There are disciplines that fall somewhere between the fairly-sure-bets and the gonna-struggle poles: Information Technology, various Science Degrees, Sociology, etc. Many factors will impact ease or lack-thereof, of employment after graduation and you need to find out what those factors are.
Personally I’d like to see a lot more emphasis on environmental-related degrees of all kinds. My prediction (you saw it here first!) is that the story of this century will turn out to be the cleaning up and remediation of the environmental damage created during the last 150 years. But this is a newish area and how employment opportunities will shake out is not yet clear.

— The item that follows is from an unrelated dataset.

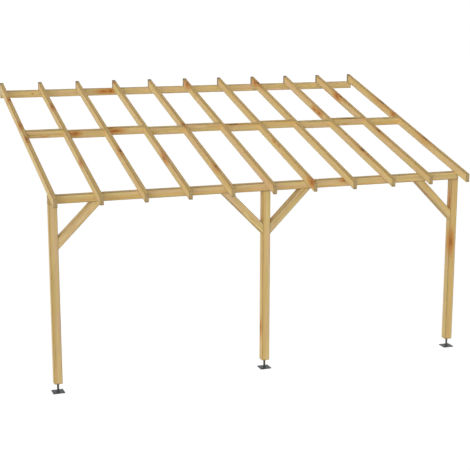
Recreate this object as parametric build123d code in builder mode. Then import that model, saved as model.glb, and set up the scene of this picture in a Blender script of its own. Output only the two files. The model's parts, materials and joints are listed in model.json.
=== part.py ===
from build123d import *
from math import cos, radians, sin, tan
import os

# Lean-to carport: an open timber frame on three posts that leans against a house wall.
#
# Eleven rafters lie on a wall plate, which bolts to the house, and on an eaves beam, which stands on
# three posts with 45 degree braces. Noggings between the rafters keep them upright. They step to and
# fro by their own thickness, so that each one can be screwed straight through its rafters. Each post
# ends above the ground on an adjustable steel foot.
#
# +X runs along the house wall, +Y points into it and +Z is up. The origin is the centre of the wall
# plate's back face, which is where the frame meets the house.

# Driving dimensions, in millimetres and degrees

length = 5000  # wall plate and eaves beam, end to end
reach = 3050  # house wall to the front face of the posts
overhang = 250  # rafters past the front face of the posts
clear_height = 2120  # ground to the underside of the eaves beam
roof_pitch = 16.3

post_width = 90
beam_width = 90
beam_height = 90
wall_plate_width = 45
wall_plate_height = 95  # at its back face; the top follows the roof pitch
arris_width = 3  # bevel along the long edges of planed timber

rafter_count = 11
rafter_width = 45
rafter_height = 95
notch_depth = 15  # plumb depth of the notch at the eaves beam's front face

nogging_width = 45
nogging_height = 95
nogging_line = 1607  # house wall to the line where the noggings step, along the rafters

brace_leg = 500  # along the post and along the beam
brace_height = 90
brace_width = 90

post_lift = 105  # ground to the end grain of the post
plate_width = 130
plate_thickness = 8
plate_corner = 4
anchor_distance = 100
anchor_hole_diameter = 14
rod_diameter = 24
rod_in_post = 120
rod_bevel = 2
weld_leg = 5
thread_clearance = 0.1  # radial, between rod and weld and between rod and nut
bore_clearance = 1  # radial, between rod and post
bore_spare = 15  # bore past the tip of the rod
nut_across_flats = 36
nut_height = 12
nut_bevel = 30  # degrees, from the nut's flat faces
washer_diameter = 44
washer_thickness = 4
washer_clearance = 0.5  # radial, between rod and washer

# Levels and places that follow from them

pitch = radians(roof_pitch)
wall_plate_top = wall_plate_height / 2
eaves_underside = wall_plate_top - reach * tan(pitch)  # of the rafters, at the posts' front faces
eaves_beam_top = eaves_underside + notch_depth
post_top = eaves_beam_top - beam_height
ground = post_top - clear_height
post_end = ground + post_lift

eaves_beam_place = (-reach + beam_width / 2, eaves_beam_top - beam_height / 2)
post_y = -reach + post_width / 2
rafter_tail_y = -reach - overhang

post_places = {
    "left": -length / 2 + post_width / 2,
    "middle": 0,
    "right": length / 2 - post_width / 2,
}
brace_places = {
    "left": ("left", 1),
    "middle_left": ("middle", -1),
    "middle_right": ("middle", 1),
    "right": ("right", -1),
}


def timber_section(width, height):
    """Draw the bevelled cross-section of a planed timber, in the current sketch and place."""
    with BuildSketch(mode=Mode.PRIVATE) as section:
        Rectangle(width, height)
        chamfer(section.vertices(), arris_width)
    add(section.sketch)


def save(builder, name):
    """Label the finished piece and write it as parts/NAME.step."""
    builder.part.label = name
    export_step(builder.part, f"parts/{name}.step")


os.makedirs("parts", exist_ok=True)

# Wall plate: a board on edge, with its top planed to the roof pitch for the rafters to lie on

with BuildPart() as wall_plate:
    with BuildSketch(Plane.YZ.offset(-length / 2)) as plate_section:
        with BuildLine():
            Polyline(
                (0, -wall_plate_height / 2),
                (0, wall_plate_top),
                (-wall_plate_width, wall_plate_top - wall_plate_width * tan(pitch)),
                (-wall_plate_width, -wall_plate_height / 2),
                close=True,
            )
        make_face()
        chamfer(plate_section.vertices(), arris_width)
    extrude(amount=length)
save(wall_plate, "wall_plate")

# Eaves beam: laid level, in one length

with BuildPart() as eaves_beam:
    with BuildSketch(Plane.YZ.offset(-length / 2)):
        with Locations(eaves_beam_place):
            timber_section(beam_width, beam_height)
    extrude(amount=length)
save(eaves_beam, "eaves_beam")

# Posts: each is bored from below for the rod of its foot

rod_bore = rod_diameter / 2 + bore_clearance

for name, post_x in post_places.items():
    with BuildPart() as post:
        with BuildSketch(Plane.XY.offset(post_end)):
            with Locations((post_x, post_y)):
                timber_section(post_width, post_width)
        extrude(amount=post_top - post_end)
        with Locations(Plane(origin=(post_x, post_y, post_end), z_dir=(0, 0, -1))):
            Hole(rod_bore, depth=rod_in_post + bore_spare)
    save(post, f"post_{name}")

# Braces: 45 degree struts, cut square to the post's side and to the beam's underside,
# with their front face in one plane with the post and the beam

brace_y = -reach + brace_width / 2

for name, (post_name, lean) in brace_places.items():
    post_face = post_places[post_name] + lean * post_width / 2
    strut = Vector(lean, 0, 1).normalized()
    inward = Vector(-lean, 0, 1).normalized()
    outer_middle = Vector(post_face + lean * brace_leg / 2, brace_y, post_top - brace_leg / 2)
    section = Plane(origin=outer_middle + inward * (brace_height / 2), x_dir=(0, 1, 0), z_dir=strut)
    with BuildPart() as brace:
        with BuildSketch(section):
            timber_section(brace_width, brace_height)
        extrude(amount=brace_leg, both=True)
        split(bisect_by=Plane(origin=(post_face, 0, 0), z_dir=(lean, 0, 0)), keep=Keep.TOP)
        split(bisect_by=Plane.XY.offset(post_top), keep=Keep.BOTTOM)
    save(brace, f"brace_{name}")

# Rafters: plumb cut at the wall and at the tail, and notched to sit level on the eaves beam

rafter_step = (length - rafter_width) / (rafter_count - 1)
slope = Vector(0, cos(pitch), sin(pitch))
across = Vector(0, -sin(pitch), cos(pitch))
wall_seat = Vector(0, 0, wall_plate_top)
rafter_run = reach + overhang

for number in range(rafter_count):
    rafter_x = -length / 2 + rafter_width / 2 + number * rafter_step
    axis_point = wall_seat + across * (rafter_height / 2) + Vector(rafter_x, 0, 0)
    with BuildPart() as rafter:
        with BuildSketch(Plane(origin=axis_point, x_dir=(1, 0, 0), z_dir=slope)):
            timber_section(rafter_width, rafter_height)
        extrude(amount=rafter_run / cos(pitch) + rafter_height, both=True)
        split(bisect_by=Plane.XZ, keep=Keep.TOP)
        split(bisect_by=Plane.XZ.offset(-rafter_tail_y), keep=Keep.BOTTOM)
        with Locations((rafter_x, *eaves_beam_place)):
            Box(2 * rafter_width, beam_width, beam_height, mode=Mode.SUBTRACT)
    save(rafter, f"rafter_{number + 1}")

# Noggings: cut square between the rafters, flush with their tops, and stepped to and fro

nogging_length = rafter_step - rafter_width
line_rise = rafter_height - nogging_height / 2
axis_offset = rafter_height / 2 * tan(pitch)  # from the seat to the wall end of the rafter's middle line

for number in range(rafter_count - 1):
    nogging_x = -length / 2 + rafter_width + number * rafter_step
    step = nogging_width / 2 if number % 2 == 0 else -nogging_width / 2
    down_slope = nogging_line - step - axis_offset
    nogging_middle = wall_seat - slope * down_slope + across * line_rise + Vector(nogging_x, 0, 0)
    with BuildPart() as nogging:
        with BuildSketch(Plane(origin=nogging_middle, x_dir=slope, z_dir=(1, 0, 0))):
            timber_section(nogging_width, nogging_height)
        extrude(amount=nogging_length)
    save(nogging, f"nogging_{number + 1}")

# Feet: a drilled plate, a rod that is welded onto it, and a nut and washer that carry the post

washer_bottom = post_end - washer_thickness
nut_bottom = washer_bottom - nut_height
rod_bottom = ground + plate_thickness
rod_top = post_end + rod_in_post
rod_passage = rod_diameter / 2 + thread_clearance
nut_flat = nut_across_flats / 2
nut_corner = nut_flat / cos(radians(30))
nut_drop = (nut_corner - nut_flat) * tan(radians(nut_bevel))

for name, foot_x in post_places.items():
    foot_axis = Axis((foot_x, post_y, 0), (0, 0, 1))
    foot_section = Plane(origin=(foot_x, post_y, 0), x_dir=(1, 0, 0), z_dir=(0, -1, 0))

    with BuildPart() as plate:
        with BuildSketch(Plane.XY.offset(ground)):
            with Locations((foot_x, post_y)):
                RectangleRounded(plate_width, plate_width, plate_corner)
                with GridLocations(anchor_distance, anchor_distance, 2, 2):
                    Circle(anchor_hole_diameter / 2, mode=Mode.SUBTRACT)
        extrude(amount=plate_thickness)
        with BuildSketch(foot_section):
            with BuildLine():
                Polyline(
                    (rod_passage, ground + plate_thickness),
                    (rod_passage + weld_leg, ground + plate_thickness),
                    (rod_passage, ground + plate_thickness + weld_leg),
                    close=True,
                )
            make_face()
        revolve(axis=foot_axis)
    save(plate, f"foot_plate_{name}")

    with BuildPart() as rod:
        with BuildSketch(Plane.XY.offset(rod_bottom)):
            with Locations((foot_x, post_y)):
                Circle(rod_diameter / 2)
        extrude(amount=rod_top - rod_bottom)
        chamfer(rod.faces().sort_by(Axis.Z)[-1].edges(), rod_bevel)
    save(rod, f"foot_rod_{name}")

    with BuildPart() as nut:
        with BuildSketch(Plane.XY.offset(nut_bottom)):
            with Locations((foot_x, post_y)):
                RegularPolygon(nut_corner, 6)
        extrude(amount=nut_height)
        with BuildSketch(foot_section):
            with BuildLine():
                Polyline(
                    (0, nut_bottom),
                    (nut_flat, nut_bottom),
                    (nut_corner, nut_bottom + nut_drop),
                    (nut_corner, washer_bottom),
                    (0, washer_bottom),
                    close=True,
                )
            make_face()
        revolve(axis=foot_axis, mode=Mode.INTERSECT)
        with Locations((foot_x, post_y, washer_bottom)):
            Hole(rod_passage)
    save(nut, f"foot_nut_{name}")

    with BuildPart() as washer:
        with BuildSketch(Plane.XY.offset(washer_bottom)):
            with Locations((foot_x, post_y)):
                Circle(washer_diameter / 2)
                Circle(rod_diameter / 2 + washer_clearance, mode=Mode.SUBTRACT)
        extrude(amount=washer_thickness)
    save(washer, f"foot_washer_{name}")

print(f"ground level {ground:.2f}, rafter length {rafter_run / cos(pitch):.0f}")
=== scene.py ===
# %% [markdown]
# # A lean-to carport frame in planed pine
#
# This lesson dresses a measured timber frame: posts on steel feet, an eaves beam, a wall plate,
# rafters and the noggings between them. The timbers already have their true shape, so most of the
# work is in one good pine material that follows every stick along its own grain. Screws, threads
# and welds are small, so they are modelled here.

# %% Load the fixed frame
import json
import math
import random
import bmesh
import bpy
from mathutils import Euler, Matrix, Vector


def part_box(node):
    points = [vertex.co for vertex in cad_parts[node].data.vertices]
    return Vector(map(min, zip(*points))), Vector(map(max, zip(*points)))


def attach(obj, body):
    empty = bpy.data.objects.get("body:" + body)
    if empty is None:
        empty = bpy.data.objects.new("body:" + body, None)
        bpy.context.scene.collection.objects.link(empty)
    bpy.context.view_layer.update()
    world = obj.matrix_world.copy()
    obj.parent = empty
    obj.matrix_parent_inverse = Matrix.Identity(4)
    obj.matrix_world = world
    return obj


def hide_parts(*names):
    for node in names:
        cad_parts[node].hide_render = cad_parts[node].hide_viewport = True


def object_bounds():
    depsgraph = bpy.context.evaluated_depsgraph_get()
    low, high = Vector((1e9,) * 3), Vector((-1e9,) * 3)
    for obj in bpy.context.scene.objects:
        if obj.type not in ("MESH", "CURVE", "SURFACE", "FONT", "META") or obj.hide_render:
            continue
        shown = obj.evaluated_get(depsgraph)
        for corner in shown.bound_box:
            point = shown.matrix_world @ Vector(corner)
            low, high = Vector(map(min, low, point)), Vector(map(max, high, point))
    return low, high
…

The bottom line is that the burden of taking your degree to market has shifted largely onto the shoulders of graduates. There is only so much understaffed Placement Departments can do, especially in a lack-lustre economy. And chances are the students they are most able to help will be the students least in need of help: those with excellent grades and impressive campus achievements. Everyone else will be moving home with their parents and looking at Monster.com and discovering how few entry-level jobs there are.
So my advice is to be very clear about all of this when you (or your child) starts considering where to go to school and what to study. You must not, I repeat, must not rely “on the school” to figure things out for you/your child. Recognize most schools will be big on misty promises on the front end and skimpy on follow-through at the finish. You need to do due-diligence. You need to sift through the marketing/recruiting barrage and get facts.
I will be writing more on this topic!